-- start Material to process --

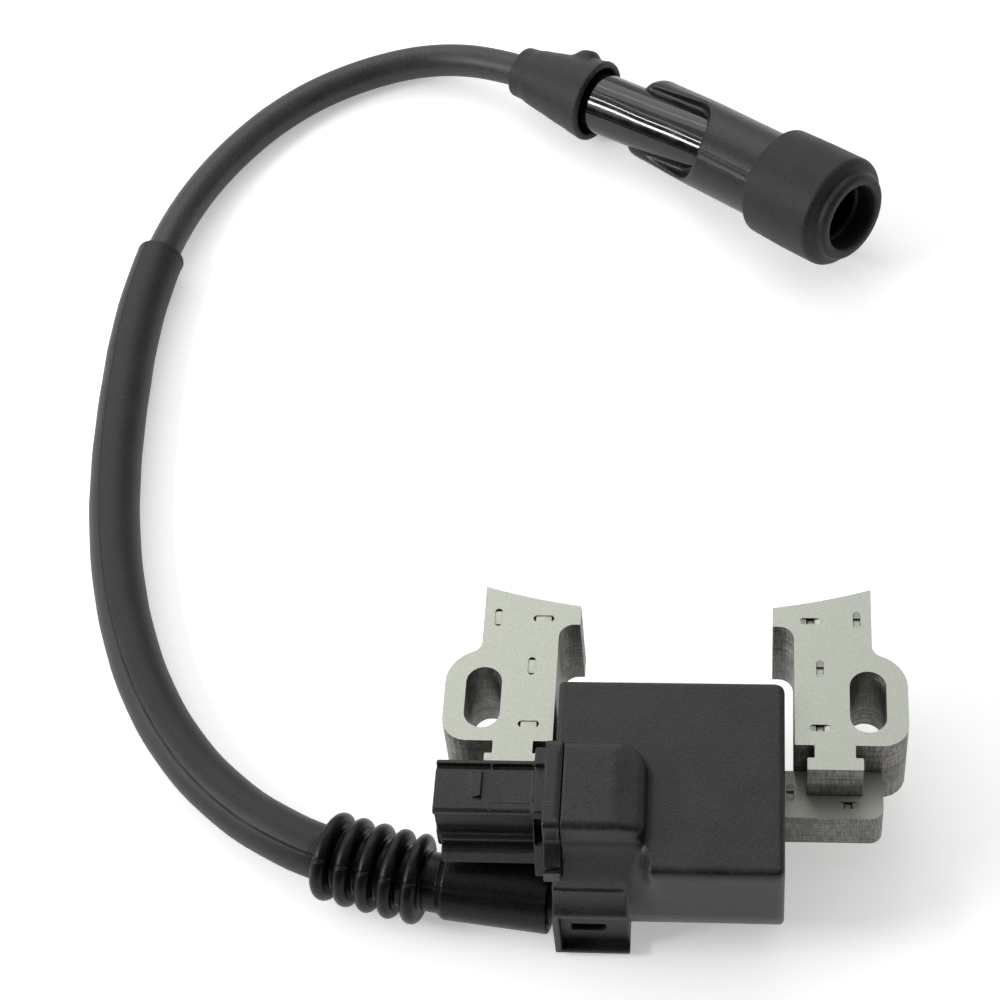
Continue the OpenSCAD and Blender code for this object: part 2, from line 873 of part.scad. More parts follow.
// Glossy insulator tube, bent at the elbow, that holds the cap's inner parts
module cap_tube() {
    color("#0c0c0e")
        difference() {
            union() {
                at_elbow()
                    rod(tube_r, [tube_back, elbow_lap]);
                at_mouth()
                    rod(stub_r, [elbow - elbow_lap, socket_end]);
            }
            at_elbow() {
                rod(bore_r + 0.1, [tube_back - 1, lead_end + gap]);
                rod(resistor_r + gap, [lead_end, elbow_bore_end]);
            }
            at_mouth() {
                rod(resistor_r + 2 * gap, [spring_z[0] - 0.6, socket_end + 1]);
                rod(clip_r + gap, [clip_z[0] - gap, socket_end + 1]);
            }
        }
}

// Moulded body over the tube; an opening in its back end shows the tube
module cap_body() {
    color("#18181a")
        difference() {
            at_mouth() {
                rod(body_r, [body_waist, -mouth_depth]);
                translate([0, 0, body_back + body_taper])
                    cylinder(r1 = body_back_r, r2 = body_r,
                        h = body_waist - body_back - body_taper, $fn = 96);
                translate([0, 0, body_back])
                    cylinder(r1 = body_back_r - 2.8, r2 = body_back_r, h = body_taper, $fn = 96);
            }
            at_mouth() {
                rod(socket_r, [socket_end, 1]);
                rod(stub_r + gap, [elbow - elbow_lap - gap, socket_end + 1]);
            }
            at_elbow() {
                rod(tube_r + gap, [tube_back, elbow_lap + gap]);
                rotate([0, 0, slot_turn]) {
                    translate([-slot_reach, -slot_half, tube_back])
                        cube([slot_reach, 2 * slot_half, slot_end - tube_back]);
                    translate([-slot_reach, 0, slot_end])
                        rotate([0, 90, 0])
                            cylinder(r = slot_half, h = slot_reach, $fn = 96);
                }
            }
        }
}

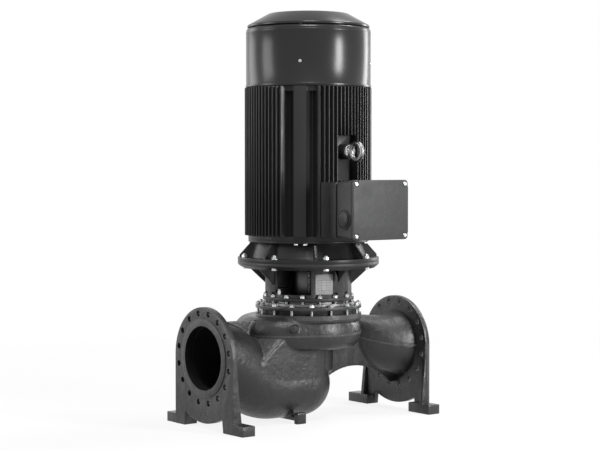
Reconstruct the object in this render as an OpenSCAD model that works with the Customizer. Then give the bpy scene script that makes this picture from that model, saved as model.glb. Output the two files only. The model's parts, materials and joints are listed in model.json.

-- end Material to process --

Exercise task: Each entry must be reproduced verbatim.

Worked solution:
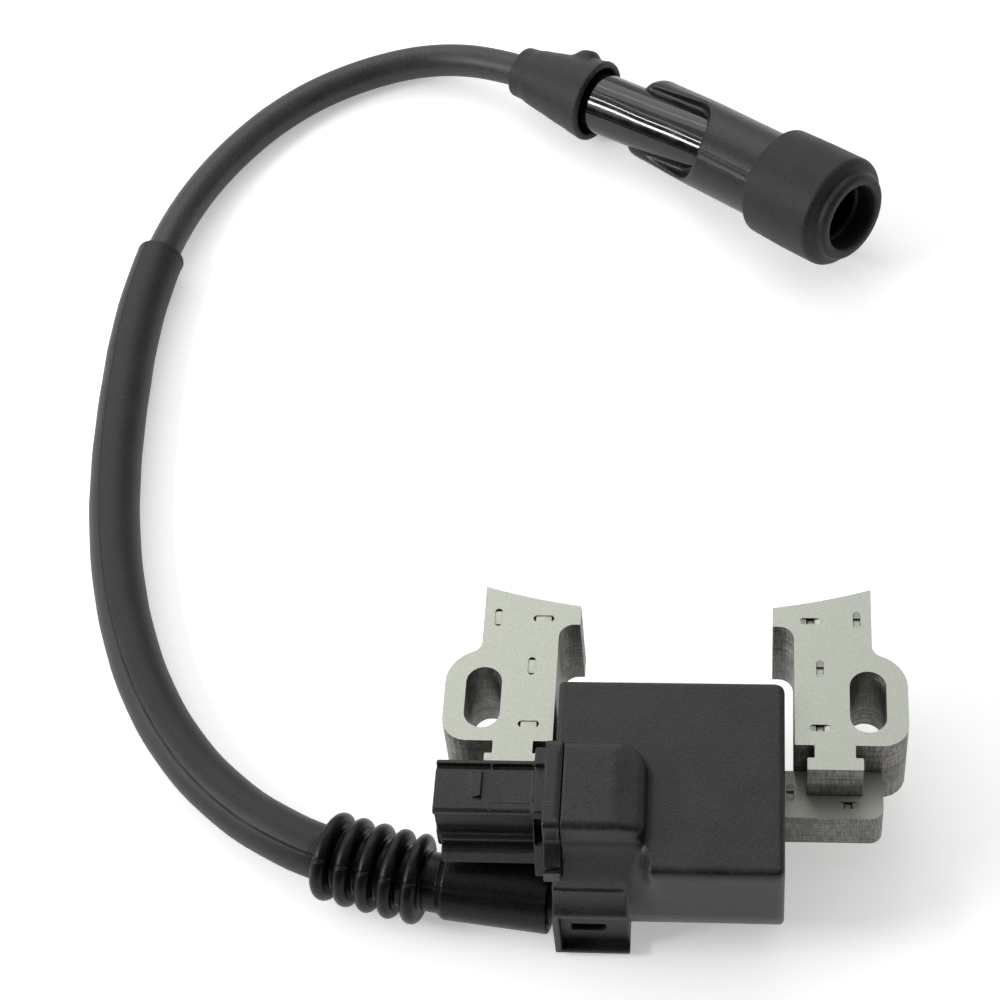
Continue the OpenSCAD and Blender code for this object: part 2, from line 873 of part.scad. More parts follow.
// Glossy insulator tube, bent at the elbow, that holds the cap's inner parts
module cap_tube() {
    color("#0c0c0e")
        difference() {
            union() {
                at_elbow()
                    rod(tube_r, [tube_back, elbow_lap]);
                at_mouth()
                    rod(stub_r, [elbow - elbow_lap, socket_end]);
            }
            at_elbow() {
                rod(bore_r + 0.1, [tube_back - 1, lead_end + gap]);
                rod(resistor_r + gap, [lead_end, elbow_bore_end]);
            }
            at_mouth() {
                rod(resistor_r + 2 * gap, [spring_z[0] - 0.6, socket_end + 1]);
                rod(clip_r + gap, [clip_z[0] - gap, socket_end + 1]);
            }
        }
}

// Moulded body over the tube; an opening in its back end shows the tube
module cap_body() {
    color("#18181a")
        difference() {
            at_mouth() {
                rod(body_r, [body_waist, -mouth_depth]);
                translate([0, 0, body_back + body_taper])
                    cylinder(r1 = body_back_r, r2 = body_r,
                        h = body_waist - body_back - body_taper, $fn = 96);
                translate([0, 0, body_back])
                    cylinder(r1 = body_back_r - 2.8, r2 = body_back_r, h = body_taper, $fn = 96);
            }
            at_mouth() {
                rod(socket_r, [socket_end, 1]);
                rod(stub_r + gap, [elbow - elbow_lap - gap, socket_end + 1]);
            }
            at_elbow() {
                rod(tube_r + gap, [tube_back, elbow_lap + gap]);
                rotate([0, 0, slot_turn]) {
                    translate([-slot_reach, -slot_half, tube_back])
                        cube([slot_reach, 2 * slot_half, slot_end - tube_back]);
                    translate([-slot_reach, 0, slot_end])
                        rotate([0, 90, 0])
                            cylinder(r = slot_half, h = slot_reach, $fn = 96);
                }
            }
        }
}

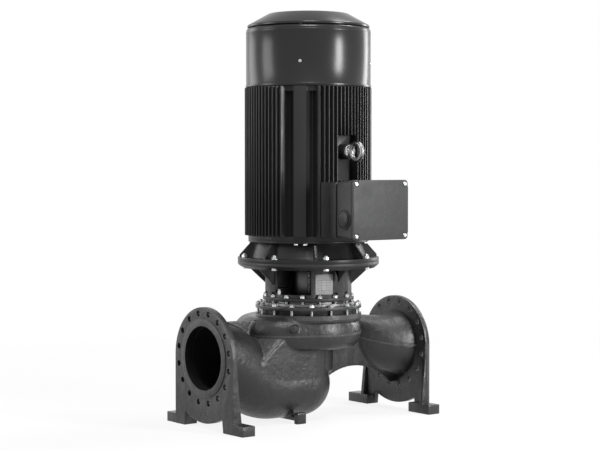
Reconstruct the object in this render as an OpenSCAD model that works with the Customizer. Then give the bpy scene script that makes this picture from that model, saved as model.glb. Output the two files only. The model's parts, materials and joints are listed in model.json.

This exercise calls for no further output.